▶ Data lines
--
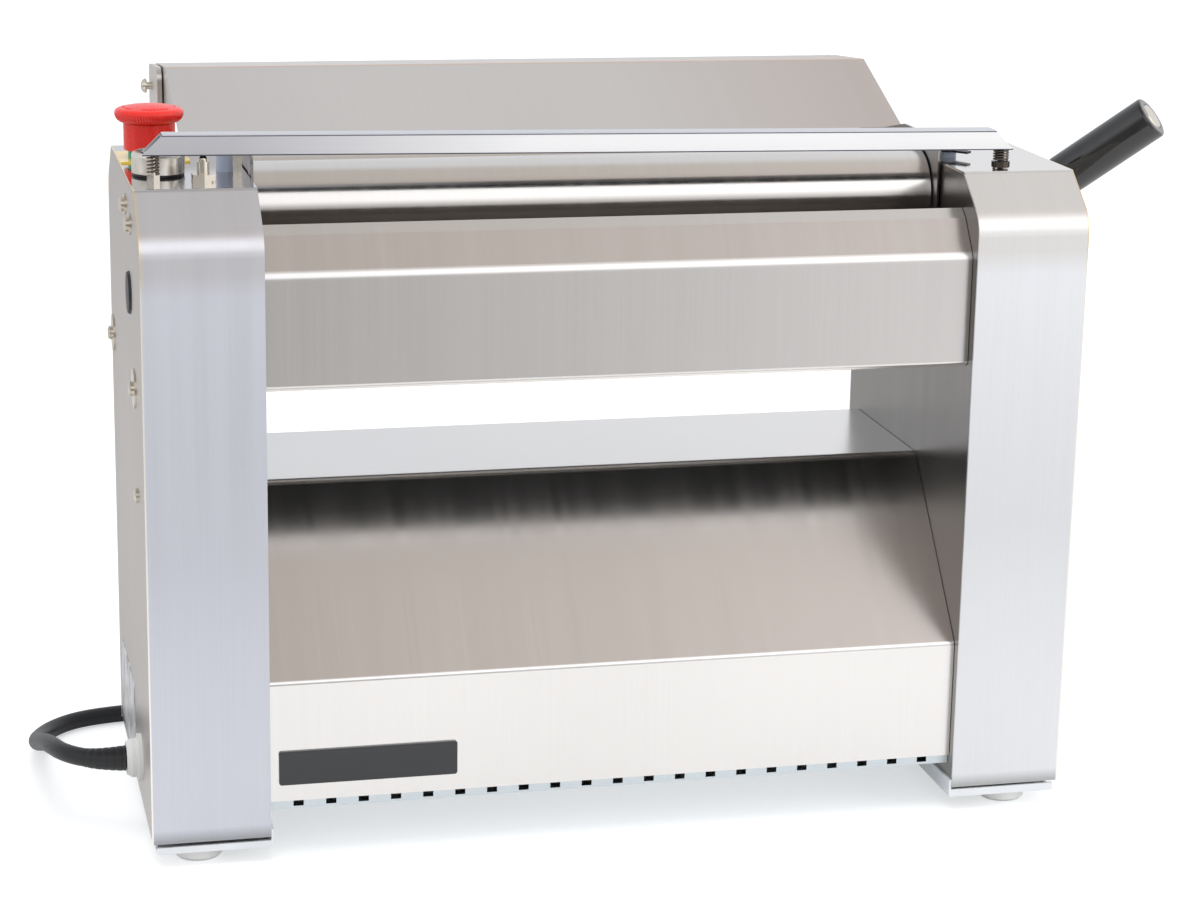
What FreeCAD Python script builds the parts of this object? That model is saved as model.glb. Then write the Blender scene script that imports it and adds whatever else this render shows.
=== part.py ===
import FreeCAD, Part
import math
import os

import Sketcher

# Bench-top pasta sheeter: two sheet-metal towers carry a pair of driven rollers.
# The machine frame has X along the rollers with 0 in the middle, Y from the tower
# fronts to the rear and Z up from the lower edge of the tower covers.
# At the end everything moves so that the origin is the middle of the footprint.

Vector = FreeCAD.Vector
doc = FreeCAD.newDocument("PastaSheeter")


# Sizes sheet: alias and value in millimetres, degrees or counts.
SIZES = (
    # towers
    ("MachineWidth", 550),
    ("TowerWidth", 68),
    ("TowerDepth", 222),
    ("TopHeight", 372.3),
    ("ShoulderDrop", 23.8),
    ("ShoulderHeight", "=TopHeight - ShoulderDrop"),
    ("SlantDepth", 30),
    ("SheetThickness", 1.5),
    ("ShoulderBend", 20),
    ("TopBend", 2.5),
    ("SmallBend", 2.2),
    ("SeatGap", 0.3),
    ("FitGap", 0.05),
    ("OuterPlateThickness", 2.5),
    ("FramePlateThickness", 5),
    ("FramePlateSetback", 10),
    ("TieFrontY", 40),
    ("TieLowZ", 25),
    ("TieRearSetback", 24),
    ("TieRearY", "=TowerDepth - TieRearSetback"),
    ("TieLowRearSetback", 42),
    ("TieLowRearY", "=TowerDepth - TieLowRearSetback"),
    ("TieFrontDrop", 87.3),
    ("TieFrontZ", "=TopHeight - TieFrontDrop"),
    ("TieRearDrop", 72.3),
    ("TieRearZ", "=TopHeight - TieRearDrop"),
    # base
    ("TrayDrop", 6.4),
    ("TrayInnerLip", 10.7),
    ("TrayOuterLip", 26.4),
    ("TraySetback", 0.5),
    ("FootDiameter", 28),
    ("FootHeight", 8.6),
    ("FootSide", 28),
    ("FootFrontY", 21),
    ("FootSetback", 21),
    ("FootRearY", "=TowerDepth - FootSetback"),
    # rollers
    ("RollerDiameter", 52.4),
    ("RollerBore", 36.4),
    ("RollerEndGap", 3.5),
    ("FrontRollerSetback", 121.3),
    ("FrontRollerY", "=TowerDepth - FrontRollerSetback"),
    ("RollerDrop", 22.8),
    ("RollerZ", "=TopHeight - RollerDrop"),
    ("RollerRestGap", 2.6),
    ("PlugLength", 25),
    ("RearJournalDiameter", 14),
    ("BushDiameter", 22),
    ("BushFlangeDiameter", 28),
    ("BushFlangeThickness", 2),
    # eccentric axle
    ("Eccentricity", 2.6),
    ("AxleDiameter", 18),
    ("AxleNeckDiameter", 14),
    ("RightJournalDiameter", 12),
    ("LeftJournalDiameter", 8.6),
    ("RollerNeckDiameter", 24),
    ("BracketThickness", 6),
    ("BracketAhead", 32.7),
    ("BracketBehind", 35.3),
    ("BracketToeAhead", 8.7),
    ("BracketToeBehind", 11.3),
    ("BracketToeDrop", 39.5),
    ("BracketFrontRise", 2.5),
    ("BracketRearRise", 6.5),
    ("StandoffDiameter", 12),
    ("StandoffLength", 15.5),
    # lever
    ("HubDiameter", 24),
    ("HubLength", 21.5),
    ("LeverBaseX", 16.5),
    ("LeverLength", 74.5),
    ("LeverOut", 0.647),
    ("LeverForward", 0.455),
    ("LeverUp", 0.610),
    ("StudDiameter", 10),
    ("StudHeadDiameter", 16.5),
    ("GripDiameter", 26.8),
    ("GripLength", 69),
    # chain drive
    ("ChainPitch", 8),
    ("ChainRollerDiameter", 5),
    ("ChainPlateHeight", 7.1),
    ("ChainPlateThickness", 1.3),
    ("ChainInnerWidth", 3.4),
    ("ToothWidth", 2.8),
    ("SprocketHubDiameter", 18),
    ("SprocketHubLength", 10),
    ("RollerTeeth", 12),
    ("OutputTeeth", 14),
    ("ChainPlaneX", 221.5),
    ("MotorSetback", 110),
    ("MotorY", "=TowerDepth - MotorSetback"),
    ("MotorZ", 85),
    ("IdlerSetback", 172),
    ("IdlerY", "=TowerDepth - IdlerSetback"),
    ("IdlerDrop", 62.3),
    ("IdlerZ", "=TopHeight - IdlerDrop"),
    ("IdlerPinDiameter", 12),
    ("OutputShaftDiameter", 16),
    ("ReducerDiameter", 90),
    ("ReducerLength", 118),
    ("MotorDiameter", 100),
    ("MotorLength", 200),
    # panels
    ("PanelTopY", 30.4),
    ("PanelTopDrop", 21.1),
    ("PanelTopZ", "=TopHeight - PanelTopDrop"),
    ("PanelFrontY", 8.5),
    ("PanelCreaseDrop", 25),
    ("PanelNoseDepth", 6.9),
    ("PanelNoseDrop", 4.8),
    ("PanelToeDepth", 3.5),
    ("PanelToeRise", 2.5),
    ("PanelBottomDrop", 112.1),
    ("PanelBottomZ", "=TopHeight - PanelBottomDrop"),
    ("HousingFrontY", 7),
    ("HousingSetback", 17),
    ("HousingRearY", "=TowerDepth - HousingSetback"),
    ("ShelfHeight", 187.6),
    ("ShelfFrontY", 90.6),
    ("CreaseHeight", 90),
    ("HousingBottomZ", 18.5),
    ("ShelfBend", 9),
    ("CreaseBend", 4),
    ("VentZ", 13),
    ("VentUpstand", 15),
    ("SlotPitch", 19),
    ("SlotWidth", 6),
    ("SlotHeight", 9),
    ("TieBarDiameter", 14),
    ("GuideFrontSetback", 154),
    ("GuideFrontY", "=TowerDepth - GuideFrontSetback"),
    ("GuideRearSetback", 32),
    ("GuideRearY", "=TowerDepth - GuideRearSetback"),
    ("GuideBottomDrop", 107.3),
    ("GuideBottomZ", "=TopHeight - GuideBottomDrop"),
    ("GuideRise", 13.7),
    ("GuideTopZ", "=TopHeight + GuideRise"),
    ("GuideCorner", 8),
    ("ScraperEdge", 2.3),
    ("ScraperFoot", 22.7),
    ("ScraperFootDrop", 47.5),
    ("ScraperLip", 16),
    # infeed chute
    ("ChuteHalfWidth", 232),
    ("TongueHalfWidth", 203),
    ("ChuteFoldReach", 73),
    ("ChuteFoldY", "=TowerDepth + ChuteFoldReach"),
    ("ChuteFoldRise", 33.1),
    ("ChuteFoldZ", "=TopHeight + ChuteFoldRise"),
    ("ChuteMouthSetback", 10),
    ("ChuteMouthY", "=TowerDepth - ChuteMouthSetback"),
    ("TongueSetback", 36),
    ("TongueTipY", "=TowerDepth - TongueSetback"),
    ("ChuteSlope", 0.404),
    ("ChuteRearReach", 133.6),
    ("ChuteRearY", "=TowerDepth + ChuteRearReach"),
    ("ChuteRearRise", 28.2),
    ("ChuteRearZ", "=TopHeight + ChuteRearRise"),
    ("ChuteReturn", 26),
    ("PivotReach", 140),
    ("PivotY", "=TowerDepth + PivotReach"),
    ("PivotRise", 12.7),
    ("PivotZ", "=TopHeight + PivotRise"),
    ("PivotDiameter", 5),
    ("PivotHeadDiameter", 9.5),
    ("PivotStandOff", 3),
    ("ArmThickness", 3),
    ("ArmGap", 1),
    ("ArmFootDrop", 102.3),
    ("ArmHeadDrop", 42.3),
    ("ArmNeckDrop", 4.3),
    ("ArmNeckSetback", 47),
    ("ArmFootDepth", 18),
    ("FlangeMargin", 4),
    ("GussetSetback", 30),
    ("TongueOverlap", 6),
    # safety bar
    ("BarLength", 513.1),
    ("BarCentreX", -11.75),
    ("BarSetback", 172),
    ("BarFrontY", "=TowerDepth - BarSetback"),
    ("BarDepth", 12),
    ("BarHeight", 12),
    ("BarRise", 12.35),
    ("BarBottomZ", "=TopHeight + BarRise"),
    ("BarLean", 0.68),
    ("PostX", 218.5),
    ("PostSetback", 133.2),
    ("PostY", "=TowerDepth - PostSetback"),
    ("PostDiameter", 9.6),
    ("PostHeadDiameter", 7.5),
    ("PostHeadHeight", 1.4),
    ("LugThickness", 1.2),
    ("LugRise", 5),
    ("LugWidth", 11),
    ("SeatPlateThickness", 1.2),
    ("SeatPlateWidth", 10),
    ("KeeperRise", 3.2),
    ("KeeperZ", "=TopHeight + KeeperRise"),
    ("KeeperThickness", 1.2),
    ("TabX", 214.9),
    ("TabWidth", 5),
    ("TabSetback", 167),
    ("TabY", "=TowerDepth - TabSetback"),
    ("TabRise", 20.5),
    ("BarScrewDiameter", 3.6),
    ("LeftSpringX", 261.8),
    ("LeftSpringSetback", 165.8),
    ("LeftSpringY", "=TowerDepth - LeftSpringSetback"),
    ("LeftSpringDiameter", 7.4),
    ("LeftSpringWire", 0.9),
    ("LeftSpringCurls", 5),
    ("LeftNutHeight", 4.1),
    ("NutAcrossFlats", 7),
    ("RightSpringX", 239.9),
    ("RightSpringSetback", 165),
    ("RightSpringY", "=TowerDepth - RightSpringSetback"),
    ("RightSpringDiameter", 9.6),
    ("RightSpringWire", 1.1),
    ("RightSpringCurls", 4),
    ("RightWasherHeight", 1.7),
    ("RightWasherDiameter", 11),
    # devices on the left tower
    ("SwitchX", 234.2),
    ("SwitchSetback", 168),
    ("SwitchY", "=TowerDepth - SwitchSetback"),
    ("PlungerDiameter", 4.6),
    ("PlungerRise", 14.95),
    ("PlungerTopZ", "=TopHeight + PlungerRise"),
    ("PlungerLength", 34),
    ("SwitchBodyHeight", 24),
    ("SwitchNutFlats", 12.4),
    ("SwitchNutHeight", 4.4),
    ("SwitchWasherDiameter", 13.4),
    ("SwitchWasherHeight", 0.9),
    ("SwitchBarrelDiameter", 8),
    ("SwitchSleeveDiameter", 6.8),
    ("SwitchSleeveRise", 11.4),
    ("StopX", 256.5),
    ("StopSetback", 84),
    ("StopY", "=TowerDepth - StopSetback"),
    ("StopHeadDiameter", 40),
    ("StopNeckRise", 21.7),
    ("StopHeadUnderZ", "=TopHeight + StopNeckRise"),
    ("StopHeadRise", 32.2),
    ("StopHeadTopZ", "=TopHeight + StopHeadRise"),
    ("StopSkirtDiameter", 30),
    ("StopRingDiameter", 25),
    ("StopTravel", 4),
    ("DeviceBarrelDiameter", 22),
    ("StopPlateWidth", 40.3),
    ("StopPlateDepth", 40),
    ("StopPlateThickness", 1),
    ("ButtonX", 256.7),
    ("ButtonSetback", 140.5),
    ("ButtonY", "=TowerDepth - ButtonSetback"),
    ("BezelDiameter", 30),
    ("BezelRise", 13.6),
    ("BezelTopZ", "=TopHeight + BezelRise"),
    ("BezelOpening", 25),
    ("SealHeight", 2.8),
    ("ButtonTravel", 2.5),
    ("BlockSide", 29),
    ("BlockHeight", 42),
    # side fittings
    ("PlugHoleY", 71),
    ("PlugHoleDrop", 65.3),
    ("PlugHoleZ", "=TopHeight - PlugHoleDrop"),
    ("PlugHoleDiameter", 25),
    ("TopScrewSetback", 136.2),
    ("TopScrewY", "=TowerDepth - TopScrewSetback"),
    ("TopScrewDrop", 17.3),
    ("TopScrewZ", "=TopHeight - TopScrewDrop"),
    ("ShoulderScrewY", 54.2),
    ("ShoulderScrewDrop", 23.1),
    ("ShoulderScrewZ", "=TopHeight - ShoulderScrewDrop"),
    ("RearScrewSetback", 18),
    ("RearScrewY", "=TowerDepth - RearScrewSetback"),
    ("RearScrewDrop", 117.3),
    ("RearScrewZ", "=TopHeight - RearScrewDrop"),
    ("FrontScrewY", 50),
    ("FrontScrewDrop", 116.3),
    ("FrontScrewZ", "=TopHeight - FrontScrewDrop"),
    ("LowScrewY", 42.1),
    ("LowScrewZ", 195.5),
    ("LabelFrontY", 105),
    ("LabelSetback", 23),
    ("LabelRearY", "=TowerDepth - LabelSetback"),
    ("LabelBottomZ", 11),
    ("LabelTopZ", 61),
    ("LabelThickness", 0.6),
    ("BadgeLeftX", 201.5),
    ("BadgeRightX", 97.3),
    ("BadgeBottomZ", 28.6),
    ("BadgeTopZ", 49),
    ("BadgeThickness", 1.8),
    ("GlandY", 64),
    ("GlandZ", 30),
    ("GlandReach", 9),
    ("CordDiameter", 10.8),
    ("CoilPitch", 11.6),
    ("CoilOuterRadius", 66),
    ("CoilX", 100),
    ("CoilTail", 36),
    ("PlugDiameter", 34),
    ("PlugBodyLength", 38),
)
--
▶ Task prompt
From the very first line of the data through the line with "import Sketcher" in it, please reproduce each line exactly and output nothing more.

▶ Full response
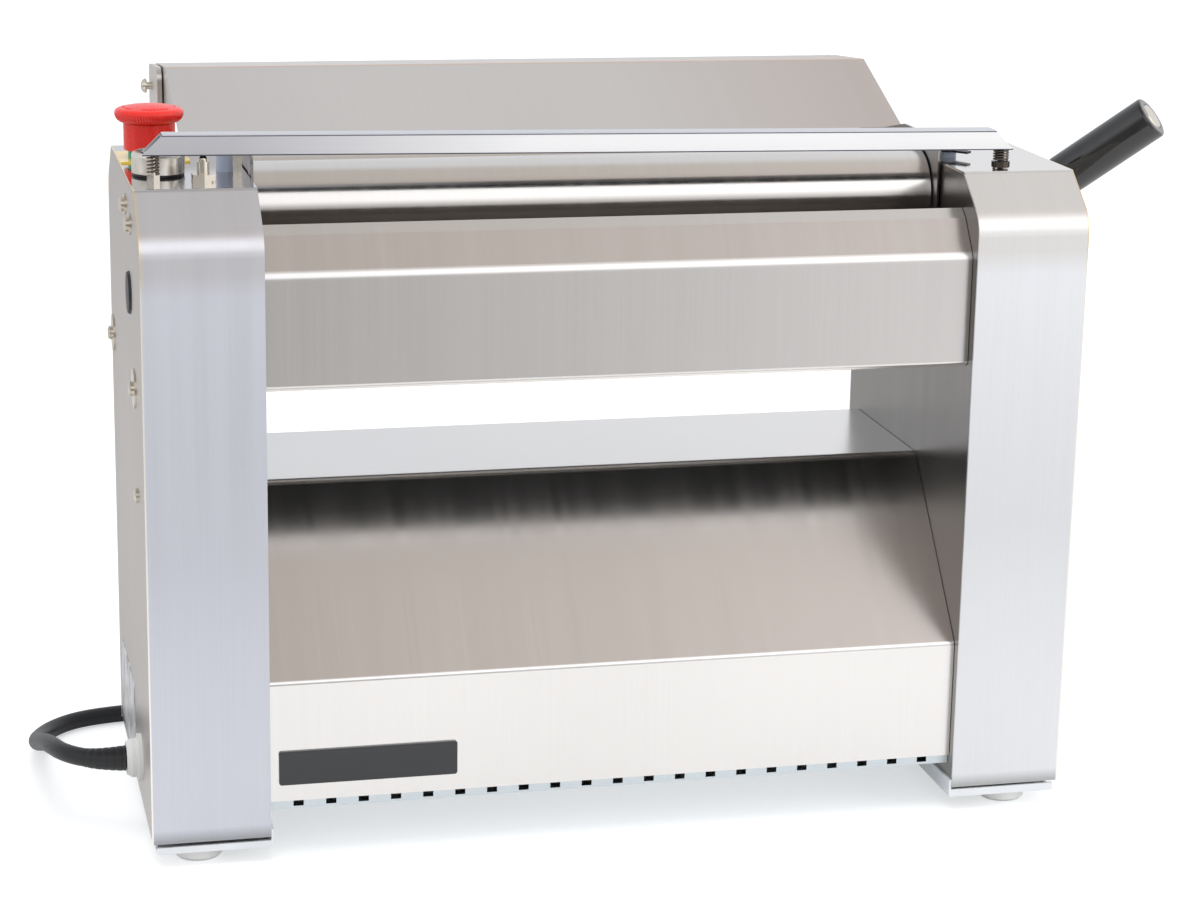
What FreeCAD Python script builds the parts of this object? That model is saved as model.glb. Then write the Blender scene script that imports it and adds whatever else this render shows.
=== part.py ===
import FreeCAD, Part
import math
import os

import Sketcher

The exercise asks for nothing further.